Le maire, un politique démuni face aux enjeux environnementaux
Les maires sont aux premières loges pour mesurer très concrètement sur le terrain tout à la fois, les souhaits des citoyens, les moyens dont dispose la collectivité au sens large pour y répondre et le désordre chronique dont est affecté la mise en application de la loi. Les questions environnementales sont complexes et leurs politiques nécessairement guidées à l’appui d’expertises. La place des techniciens est devenue prépondérante. Ajouter l’émotion à un débat scientifique touffu, le tout devient inaudible. La tentation est grande d’abandonner à ces mêmes techniciens les décisions. Pourtant, c’est à l’autorité politique de définir des ordres de priorité et une cohérence dans leur application. Elle ne peut abandonner aux juges les décisions qui lui incombent, ni aux maires des pouvoirs qu’elle ne leur reconnaît pas. Des industries et une agriculture propres existent.
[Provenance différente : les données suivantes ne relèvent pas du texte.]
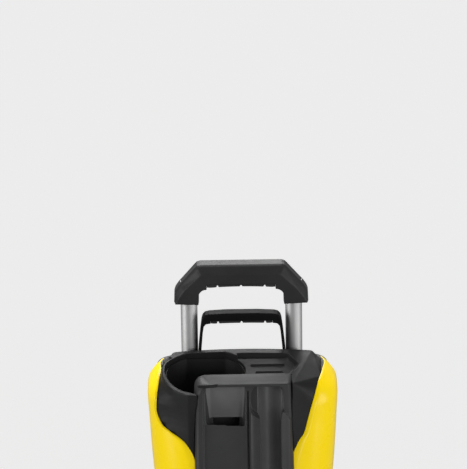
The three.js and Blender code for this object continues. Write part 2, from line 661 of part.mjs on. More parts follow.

Les maires ne sont peut-être pas compétents en matière de police des installations classées ou phytosanitaires, en revanche, ils décident de la planification urbaine. Ils ne demandent qu’à implanter des industries propres porteuses d’emplois et faciliter une agriculture respectueuse de l’environnement. Surtout, le maire est souvent le seul échelon politique accessible. Abandonner le maire, c’est mépriser la politique. C’est aussi abandonner la protection de l’environnement. Alors, le professeur aura eu raison : « le droit de l’environnement n’existe pas ».